9: Application migration options
The most common options are:
- Live migration refers to continuous data transfer without disconnecting the application
- AWS data migration means pushing data to the AWS cloud while keeping the file format and storage type
- VM conversion is about transforming virtual machine disk data with API (Application Programming Interface) to turn it into an AWS-compatible format
- App containerization involves OS tools for converting, deploying, and running distributed applications. These options differ not only in approaches but also in the level of effort. For example, live migration and VM conversion require the least time and resources, whereas App containerization requires in-depth planning and complex system configurations.
10: AWS cloud migration steps
Agile teams with SMEs from applications, infrastructure, testing, operations, and the business. Actual migration process can roughly be split into six steps:
- Discovery
- Design
- Building
- Integration
- Validation
- Cutover
- Operational Management
- Assess against the business case and expectations
#1 Discovery
Your teams start by gathering info about the applications you prioritized for migration. There are two types of data:
- Discover Business Information (project roadmap, operation runbooks, app owner, and planning backlog)
- Discover Technical Information (data flow, process data, connectivity, and server stats)
For apps that require optimization or restructuring, confirm the gathered data with the application owner and the Migration Factory team. Rehost apps (that can be moved without changes) are usually analysed in groups of matching patterns.
#2 Design
Develop a Target State document, which will include:
- AWS architecture
- Application architecture
- Supporting processes and components
The workflow usually depends on the Infrastructure Architecture document that outlines information about:
- AWS migration service and tools
- Foundational elements
- Data flow
- Resource consumption (external and internal)
- Monitoring design
This info was aggregated during the pre-planning phase and the discovery step.

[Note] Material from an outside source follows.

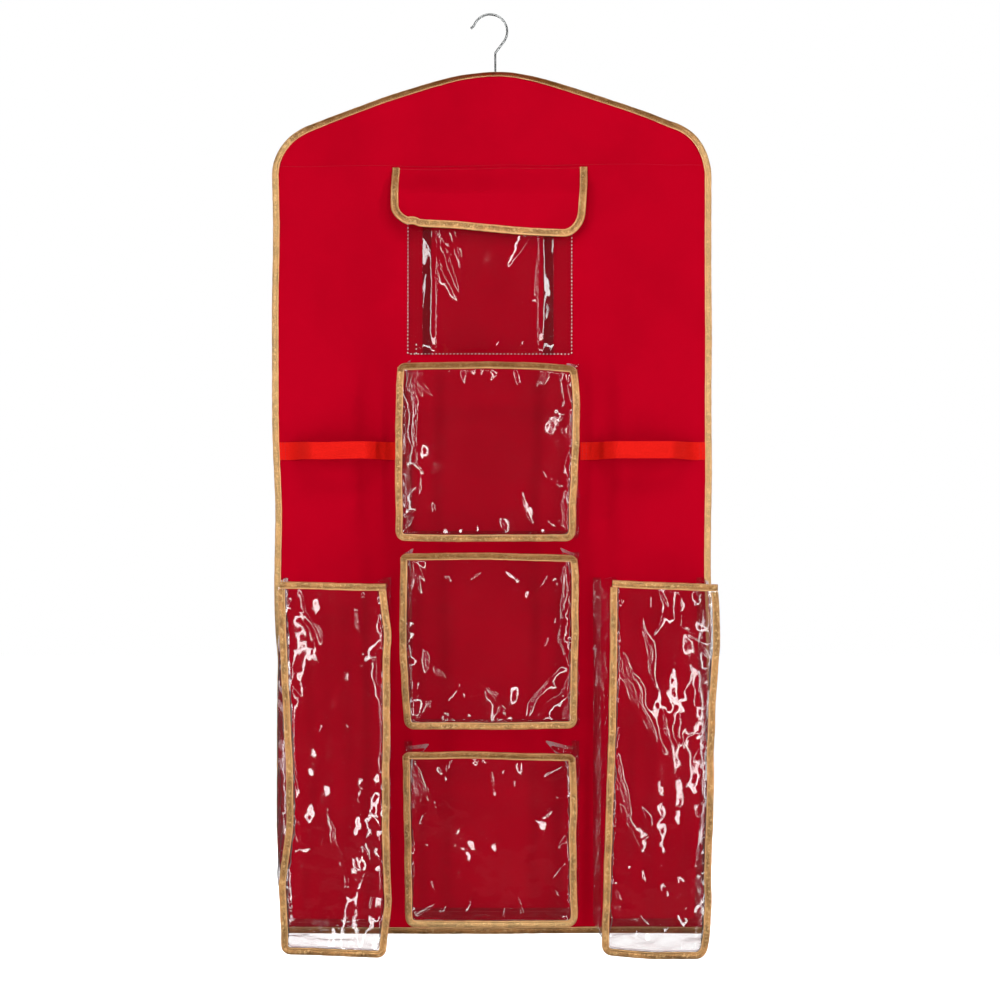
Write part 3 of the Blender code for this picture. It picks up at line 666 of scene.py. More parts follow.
def sheet_mesh(name, points, wall, colour, folds=(), edge_white=1.0, end_white=0.0):
    """A sheet of this thickness through a grid of points, with painted highlights on its folds, cut edges and ends.
    """
    rows, columns = points.shape[:2]
    count = rows * columns
    shift = grid_normals(points) * wall / 2
    vertices = np.concatenate([(points + shift).reshape(-1, 3), (points - shift).reshape(-1, 3)])
    index = np.arange(count).reshape(rows, columns)
    front = np.stack([index[:-1, :-1], index[:-1, 1:], index[1:, 1:], index[1:, :-1]], -1).reshape(-1, 4)
    rim = np.concatenate([index[0, :-1], index[:-1, -1], index[-1, :0:-1], index[:0:-1, 0]])
    after = np.roll(rim, -1)
    side = np.stack([rim, rim + count, after + count, after], -1)
    faces = np.concatenate([front, front[:, ::-1] + count, side[:, ::-1]])
    mesh = new_mesh(name, vertices.tolist(), [], faces.tolist())
    turn_outward(mesh)
    mesh.shade_smooth()
    made = painted_object(name, mesh, colour)
    # Painted highlights for the vinyl's shader: whiter fold rows, ends and cut edges.
    white = np.zeros((rows - 1, columns - 1))
    white[list(folds)] = FOLD_HIGHLIGHT
    white[:, [0, -1]] += end_white
    highlight_share = np.concatenate([white.ravel(), white.ravel(), np.full(len(side), edge_white)])
    made.data.attributes.new("rim", "FLOAT", "FACE").data.foreach_set("value", highlight_share)
    cut = np.stack([path_length(points, 1), path_length(points, 0)], -1).reshape(-1, 2)
    layer = made.data.uv_layers.new(name="cut")
    corners = np.empty(len(made.data.loops), int)
    made.data.loops.foreach_get("vertex_index", corners)
    layer.data.foreach_set("uv", cut[corners % count].ravel())
    return made


def path_length(points, axis):
    """Length of the path to each point of a grid along one of its axes."""
    steps = np.linalg.norm(np.diff(points, axis=axis), axis=-1)
    total = np.cumsum(steps, axis=axis)
    start = np.zeros_like(np.take(total, [0], axis=axis))
    return np.concatenate([start, total], axis=axis)


def report(made):
    """Prints how large a piece came out."""
    triangles = sum(len(face.vertices) - 2 for face in made.data.polygons)
    print(f"{made.name}: {triangles} triangles")
    return made


def sew_on(made, body, slot, *nodes):
    """Puts a finished piece on its body, in place of these nodes. Its slot is not used."""
    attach(made, body)
    if nodes:
        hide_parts(*nodes)
    return made


def sewn_sheet(name, points, wall, colour, node, **looks):
    """A sheet in place of one node, on the organizer's body."""
    return sew_on(report(sheet_mesh(name, points, wall, colour, **looks)), "organizer", colour, node)


# %% [markdown]
# ## Tapes and stitches with Geometry Nodes
#
# A folded tape has the same section everywhere along its path, and a row of stitches repeats one
# stitch. Both are what Geometry Nodes do well. A path is a chain of edges, whose points carry the
# direction that the tape's back faces. One tree sweeps a folded section along such a path and
# puckers it. The other lays stitches on it. The results are turned into plain meshes.

# %% Running a Geometry Nodes tree
def geometry_tree(name, inputs):
    """A tree with a path as its first input and these named inputs after it."""
    tree = Tree(bpy.data.node_groups.new(name, "GeometryNodeTree"))
    interface = tree.tree.interface
    interface.new_socket(name="Path", in_out="INPUT", socket_type="NodeSocketGeometry")
    for label, kind in inputs.items():
        interface.new_socket(name=label, in_out="INPUT", socket_type=f"NodeSocket{kind}")
    interface.new_socket(name="Geometry", in_out="OUTPUT", socket_type="NodeSocketGeometry")
    source = tree.tree.nodes.new("NodeGroupInput")
    return tree, {socket.name: Link(tree, socket) for socket in source.outputs if socket.name}


def finish_tree(tree, geometry, material):
    """Ends a tree in Realize Instances and Set Material."""
    real = tree.node("GeometryNodeRealizeInstances", {"Geometry": geometry})
    smooth = tree.node("GeometryNodeSetShadeSmooth", {"Geometry": real})
    painted = tree.node("GeometryNodeSetMaterial", {"Geometry": smooth, "Material": material})
    tree.node("NodeGroupOutput", {0: painted})


def shaped_mesh(made):
    """The mesh of an object with its modifiers or its bevel applied."""
    graph = bpy.context.evaluated_depsgraph_get()
    return bpy.data.meshes.new_from_object(made.evaluated_get(graph))


def run_tree(name, tree, path, colour, **values):
    """Runs a tree on a path object and returns its result as a plain mesh object."""
    modifier = path.modifiers.new("shape", "NODES")
    modifier.node_group = tree.tree
    values["finish"] = FINISHES[colour]
    for item in tree.tree.interface.items_tree:
        label = item.name.replace(" ", "_").lower()
        if item.in_out == "INPUT" and label in values:
            modifier[item.identifier] = values[label]
    mesh = shaped_mesh(path)
    bpy.data.objects.remove(path)
    mesh.name = name
    turn_outward(mesh)
    return report(painted_object(name, mesh, colour, sharp=50))


def path_object(chains, closed=False):
    """Chains of points joined by edges, each point with the direction its tape's back faces."""
    vertices, edges, facings = [], [], []
    for points, facing in chains:
        first = len(vertices)
        vertices += [tuple(point) for point in points]
        facings.append(np.broadcast_to(facing, (len(points), 3)))
        edges += [(first + i, first + i + 1) for i in range(len(points) - 1)]
        if closed:
            edges.append((len(vertices) - 1, first))
    mesh = new_mesh("path", vertices, edges, [])
    facing = mesh.attributes.new("facing", "FLOAT_VECTOR", "POINT")
    facing.data.foreach_set("vector", np.concatenate(facings).astype(np.float32).ravel())
    return place_object("path", mesh)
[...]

The engineering and sprint teams will use this data to stage the design for the AWS environment.
#3 Building
Migration teams move the app according to the approved design. Assign roles between stakeholders based on the necessary tools, templates, and other requirements. The teams will use the methodology, strategies, and software you’ve chosen during the pre-planning and planning phases.
#4 Integration
After the transfer, your team works with external service providers to connect the application to the AWS cloud. Work with consumers to test the functionality of each app. Confirm basic validations against the AWS-hosted apps before moving to the next step.
#5 Validation
Prior to the release, the teams have to evaluate each application for:
- Functionality
- Performance baselines
- Build verification
- Business continuity
- Disaster recovery capability
Verify release management, as well as the rollback plan (in case the AWS cloud migration was unsuccessful). Before moving to the next stage, run parallel testing for applications.
#6 Cutover
Perform the user acceptance test and identify if the migration was successful. In case of failure, you’ll have to roll the migration back according to the plan. The first few tries should give you an idea of how to proceed and which processes require optimization. But here’s the good part: you’ll save significant resources and time if you work with a certified AWS consulting partner who can help you pick the best frameworks, methodologies, and tools.

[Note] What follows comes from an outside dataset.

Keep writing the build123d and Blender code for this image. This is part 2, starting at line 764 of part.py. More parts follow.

#7 Operationally Manage the deployment
Hypercare to ensure access, availability, performance. Ensure components are operating as desired. Solicit end user and stakeholder feedback.
#8 Monitor, assess the business case and ROI with actuals
Hold retrospectives with the team(s) and stakeholders. Reflect on what went well and what did not. Assess the deployment against the business case and plan. Ensure that on-going monitoring of costs, budgets and expected ROI is being conducted.